WarGames is the more memorable and probably more prescient of the two, I think.
28) Your candidate for best remake ever made
Either John Carpenter’s The Thing or David Cronenberg’s The Fly. They’re both so good that I find it impossible choose between them though.
29) Give us a good story, or your favorite memory, about attending a drive-in movie
Sadly, I do not have any memories of drive-in theaters and it’s quite possible that I’ve never been to one. I suppose I was old enough, and it may have happened, but I don’t think so. My parents weren’t much into movie theaters in general and my movie-going heyday began in the late 80s, early 90s, at which point, drive-ins were mostly dead.

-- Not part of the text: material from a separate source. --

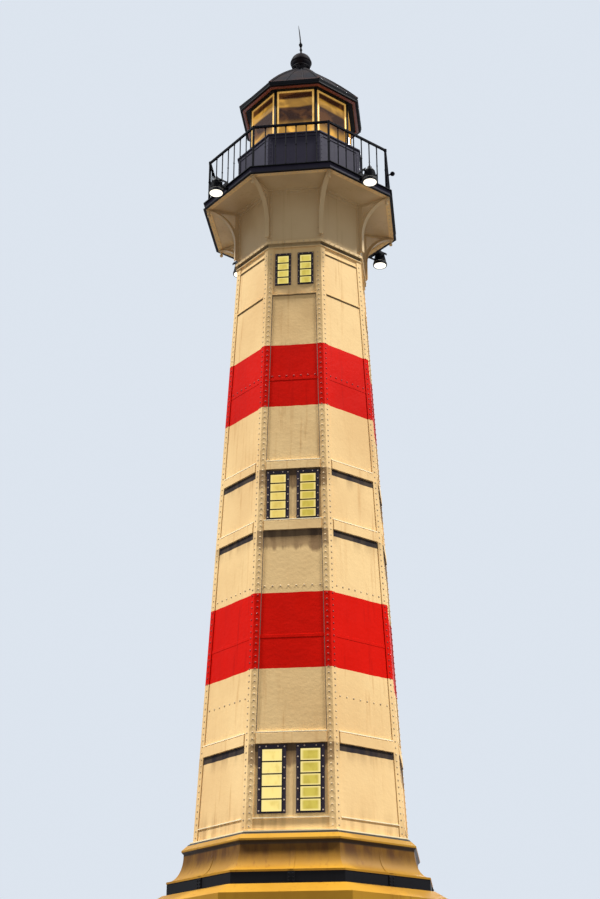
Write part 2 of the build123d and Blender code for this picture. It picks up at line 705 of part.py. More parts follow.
sill = ring_segment([
    (MURETTE_OUT - MURETTE_WALL, MURETTE_TOP),
    (SILL_DRIP_OUT, MURETTE_TOP),
    (SILL_DRIP_OUT, MURETTE_TOP + SILL_NOSE),
    (GLAZING_OUT + PANE_MARGIN, GLAZING_FOOT),
    (SILL_INNER, GLAZING_FOOT),
    (SILL_INNER, GLAZING_FOOT - MURETTE_WALL),
])
save(around(sill, EVERY_FACE), "lantern_sill")

# Lantern glazing: corner mullions, a frame and a pane on each face
glazing_corner = GLAZING_OUT / cos(HALF_STEP)
with BuildPart() as mullion:
    with BuildSketch(Plane.XY.offset(GLAZING_FOOT)):
        with PolarLocations(glazing_corner - MULLION_WIDTH / 2, 1, start_angle=SIDE_STEP / 2):
            Rectangle(MULLION_WIDTH, MULLION_WIDTH)
    extrude(amount=GLAZING_HEIGHT)
save(around(mullion.part, EVERY_FACE), "lantern_mullions")

mullion_in = (glazing_corner - MULLION_WIDTH) * sin(HALF_STEP) - MULLION_WIDTH / 2 * cos(HALF_STEP)
frame_out_width = 2 * (mullion_in - PANE_MARGIN)
frame_out_height = GLAZING_HEIGHT
frame_middle = GLAZING_FOOT + GLAZING_HEIGHT / 2
with BuildPart() as pane_frame:
    with BuildSketch(Plane.YZ.offset(GLAZING_OUT - PANE_FRAME_DEPTH)):
        with Locations((0, frame_middle)):
            Rectangle(frame_out_width, frame_out_height)
            Rectangle(
                frame_out_width - 2 * PANE_FRAME_WIDTH, frame_out_height - 2 * PANE_FRAME_WIDTH,
                mode=Mode.SUBTRACT,
            )
    extrude(amount=PANE_FRAME_DEPTH)
save(around(pane_frame.part, EVERY_FACE), "lantern_pane_frames")

with BuildPart() as pane:
    with BuildSketch(Plane.YZ.offset(GLAZING_OUT - PANE_FRAME_DEPTH / 2)):
        with Locations((0, frame_middle)):
            Rectangle(frame_out_width - 2 * PANE_FRAME_WIDTH, frame_out_height - 2 * PANE_FRAME_WIDTH)
    extrude(amount=GLASS)
save(around(pane.part, EVERY_FACE), "lantern_glass")

# Eaves, and the roof of bowed sheets
eaves = ring_segment([
    (EAVES_INNER, GLAZING_TOP),
    (EAVES_OUT, GLAZING_TOP),
    (EAVES_OUT, ROOF_FOOT),
    (EAVES_INNER, ROOF_FOOT),
])
save(around(eaves, EVERY_FACE), "lantern_eaves")


def roof_point(share, inset):
    """Distance from the axis and height on the bowed roof, at a share of the way up."""
    bow = 4 * share * (1 - share) * ROOF_BULGE
    length = hypot(EAVES_OUT - ROOF_TOP_OUT, ROOF_RISE)
    out = EAVES_OUT + (ROOF_TOP_OUT - EAVES_OUT) * share + bow * ROOF_RISE / length
    height = ROOF_RISE * share + bow * (EAVES_OUT - ROOF_TOP_OUT) / length
    return out - inset, ROOF_FOOT + height


with BuildPart() as roof:
    for inset, mode in ((0, Mode.ADD), (ROOF_SHEET * 2, Mode.SUBTRACT)):
        for course in range(ROOF_COURSES):
            for step in (course, course + 1):
                outside, z = roof_point(step / ROOF_COURSES, inset)
                with BuildSketch(Plane.XY.offset(z)):
                    RegularPolygon(outside, SIDES, major_radius=False, rotation=SIDE_STEP / 2)
            loft(ruled=True, mode=mode)
save(roof.part, "lantern_roof")

# Ball ventilator on its neck
with BuildPart() as ball_ventilator:
    with Locations((0, 0, ROOF_TOP)):
        Cylinder(NECK_RADIUS, NECK_HEIGHT + BALL_RADIUS / 2, align=(Align.CENTER, Align.CENTER, Align.MIN))
    with Locations((0, 0, BALL_CENTRE)):
        Sphere(BALL_RADIUS)
save(ball_ventilator.part, "ball_ventilator")

# Finial
bulb_centre = BALL_TOP + FINIAL_BULB_RISE
with BuildPart() as finial:
    with BuildSketch(Plane.XZ):
        with BuildLine():
            Polyline(
                (0, BALL_TOP + FINIAL_HEIGHT),
                (0, BALL_TOP),
                (FINIAL_COLLAR, BALL_TOP),
                (FINIAL_STEM, BALL_TOP + FINIAL_COLLAR),
                (FINIAL_STEM, bulb_centre),
                (FINIAL_TIP, BALL_TOP + FINIAL_HEIGHT),
                close=True,
            )
        make_face()
    revolve(axis=Axis.Z)
    with Locations((0, 0, bulb_centre)):
        Sphere(FINIAL_BULB)
save(finial.part, "finial")

# Floodlights, hung from the gallery's edge with the lens down
lens_under = DECK_UNDER - LAMP_LENS_DROP
body_top = lens_under + LAMP_RIM_HEIGHT + LAMP_BODY_HEIGHT
arm_middle = DECK_UNDER + CHANNEL_HEIGHT / 3
lamp_axis = Axis((LAMP_DISTANCE, 0, 0), (0, 0, 1))
with BuildPart() as floodlight:
    with BuildSketch(Plane.XZ):
        with BuildLine():
            Polyline(
                (LAMP_DISTANCE, lens_under + LAMP_LENS_THICKNESS),
                (LAMP_DISTANCE + LAMP_LENS_RADIUS, lens_under + LAMP_LENS_THICKNESS),
                (LAMP_DISTANCE + LAMP_LENS_RADIUS, lens_under),
                (LAMP_DISTANCE + LAMP_RIM_RADIUS, lens_under),
                (LAMP_DISTANCE + LAMP_RIM_RADIUS, lens_under + LAMP_RIM_HEIGHT),
                (LAMP_DISTANCE + LAMP_BODY_RADIUS, lens_under + LAMP_RIM_HEIGHT),
                (LAMP_DISTANCE + LAMP_CAP_RADIUS, body_top),
                (LAMP_DISTANCE + LAMP_CAP_RADIUS / 2, body_top + LAMP_CAP_HEIGHT),
                (LAMP_DISTANCE, body_top + LAMP_CAP_HEIGHT),
                close=True,
            )
        make_face()
    revolve(axis=lamp_axis)
    arm_in = DECK_OUT + CHANNEL_THICKNESS
    with Locations((arm_in, 0, arm_middle)):
        Box(LAMP_DISTANCE - arm_in, LAMP_ARM_WIDTH, LAMP_ARM_THICKNESS,
            align=(Align.MIN, Align.CENTER, Align.CENTER))
save(around(floodlight.part, DIAGONALS), "floodlights")

with BuildPart() as lens:
    with BuildSketch(Plane.XY.offset(lens_under)):
        with Locations((LAMP_DISTANCE, 0)):
            Circle(LAMP_LENS_RADIUS)
    extrude(amount=LAMP_LENS_THICKNESS)
save(around(lens.part, DIAGONALS), "floodlight_lenses")
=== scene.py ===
"""Octagonal iron harbour lighthouse: paint, rivets, trim, glazing and lamps on the fixed frame.

Metres, +Z up, origin on the ground at the tower's axis. The front face looks along -Y. "Out" is a
distance from the axis, square to a face, and "across" is a distance along a face from its middle.
"""
import bpy
import numpy as np
from mathutils import Matrix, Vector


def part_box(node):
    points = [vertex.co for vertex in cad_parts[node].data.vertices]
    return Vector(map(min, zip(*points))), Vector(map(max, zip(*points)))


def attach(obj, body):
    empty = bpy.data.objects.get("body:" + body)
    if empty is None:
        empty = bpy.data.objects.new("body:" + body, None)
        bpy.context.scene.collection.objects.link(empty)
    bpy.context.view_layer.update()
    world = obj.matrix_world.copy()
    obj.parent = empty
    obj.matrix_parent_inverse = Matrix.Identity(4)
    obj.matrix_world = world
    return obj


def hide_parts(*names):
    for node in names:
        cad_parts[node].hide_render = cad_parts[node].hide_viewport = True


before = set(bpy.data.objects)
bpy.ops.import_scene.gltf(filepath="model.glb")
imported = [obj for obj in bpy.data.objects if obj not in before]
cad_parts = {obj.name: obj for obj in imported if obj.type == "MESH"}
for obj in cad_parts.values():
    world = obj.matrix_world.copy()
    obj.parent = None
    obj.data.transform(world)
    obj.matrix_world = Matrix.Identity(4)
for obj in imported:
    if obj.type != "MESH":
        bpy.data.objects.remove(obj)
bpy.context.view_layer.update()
scene = bpy.context.scene


def foot(node):
    """Lowest level of a node of the frame."""
    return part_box(node)[0].z


def head(node):
    """Highest level of a node of the frame."""
    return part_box(node)[1].z


# The octagon: its faces look along FACES, and half a face's width is SPREAD times its distance out
HALF_STEP = np.pi / 8
FACES = np.arange(8) * np.pi / 4
MAIN_FACES = FACES[::2]
DIAGONALS = FACES[1::2]
CORNERS = FACES + HALF_STEP
FRONT = -np.pi / 2
WINDOW_FACES = np.array([FRONT, -FRONT])
SPREAD = np.tan(HALF_STEP)
SIDES = np.array([-1, 1])

# Pedestal, door and base mouldings, which the frame's solids have too
PEDESTAL_FOOT = foot("pedestal_front_wall")
PEDESTAL_TOP = head("pedestal_front_wall")
PEDESTAL_OUT = 2.06
DOOR_OUT = 2.085
FASCIA_FOOT = foot("base_fascia")
FASCIA_TOP = head("base_fascia")
FASCIA_OUT = 1.861
LIP_OUT = 1.869
CAVETTO_TOP = head("base_cavetto")
CAVETTO_TOP_OUT = 1.649
BASE_JOINT = 0.045

# Shaft: leaning plates, flat angles on the corners
SHAFT_FOOT = foot("shaft_front_wall")
SHAFT_HEIGHT = head("shaft_front_wall") - SHAFT_FOOT
SHAFT_FOOT_OUT = 1.513
SHAFT_HEAD_OUT = 1.059
SLOPE = (SHAFT_FOOT_OUT - SHAFT_HEAD_OUT) / SHAFT_HEIGHT
LEAN = np.arctan(SLOPE)
ANGLE_WIDTH = 0.09
ANGLE_THICKNESS = 0.014

# Watch room, gallery and lantern
COURSE_FOOT = foot("string_course")
COURSE_OUT = 1.107
WATCH_FOOT = foot("watch_room_main_walls")
WATCH_OUT = 1.062
DECK_UNDER = foot("gallery_deck")
DECK_TOP = head("gallery_deck")
DECK_OUT = 1.618
CHANNEL_FOOT = foot("gallery_edge")
CHANNEL_TOP = head("gallery_edge")
CHANNEL_OUT = 1.63
POST_OUT = 1.7
RAIL_TOP = head("gallery_railings")
RAIL_OUT = POST_OUT * np.cos(HALF_STEP)
STUB_LEVEL = DECK_TOP + 0.433
STUB_REACH = 0.125
STUB_BALL = 0.041
LAMP_OUT = 1.87
LENS_UNDER = foot("floodlight_lenses")
YOKE_LEVEL = LENS_UNDER + 0.2
YOKE_ACROSS = 0.134
LANTERN_WALL_OUT = 1.084
LANTERN_WALL_TOP = head("lantern_base_wall")
GLAZING_FOOT = foot("lantern_mullions")
GLAZING_TOP = head("lantern_mullions")
GLAZING_OUT = 0.895
EAVES_OUT = 1.081
ROOF_FOOT = head("lantern_eaves")
ROOF_TOP = head("lantern_roof")
ROOF_TOP_OUT = 0.174
ROOF_BULGE = 0.03
BALL_RADIUS = 0.195
BALL_TOP = head("ball_ventilator")
BALL_CENTRE = BALL_TOP - BALL_RADIUS
NECK_RADIUS = 0.15
FINIAL_TIP = head("finial")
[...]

30) Favorite non-horror Hammer film
The Hound of the Baskervilles might skirt horror I guess, but it will have to do, and it’s really about the subversion of horror, so I feel ok with that.
31) Favorite movie with the word/number “seven” in the title (question submitted by Patrick Robbins)
It feels so boring to say Se7en or even Seven Samurai, but then, here we are.
32) Is there a movie disagreement you can think of which would cause you to reconsider the status of a personal relationship?
Nope. I suppose such a thing is possible, but I can’t imagine that being the only thing at work in that particular relationship (i.e. it would be the tip of an iceberg in a much deeper component of our relationship).
33) Erin Brockovich (2000) or Traffic (2000)?
Traffic is more stylistic and tackles a subject that is orders of magnitude more complicated without resorting to any trickery. Both are good movies though.
34) Your thoughts on the recent online petition demanding that Turner Classic Movies cease showing all movies made after 1960
I suppose I can see the thought process here, but they seem to maintain a pretty good mix right now (i.e. heavy on the pre-1960 stuff, but not exclusively so) and I’m generally not one for arbitrary rules like this. Not something I’d sign on to, but more power to you, I guess.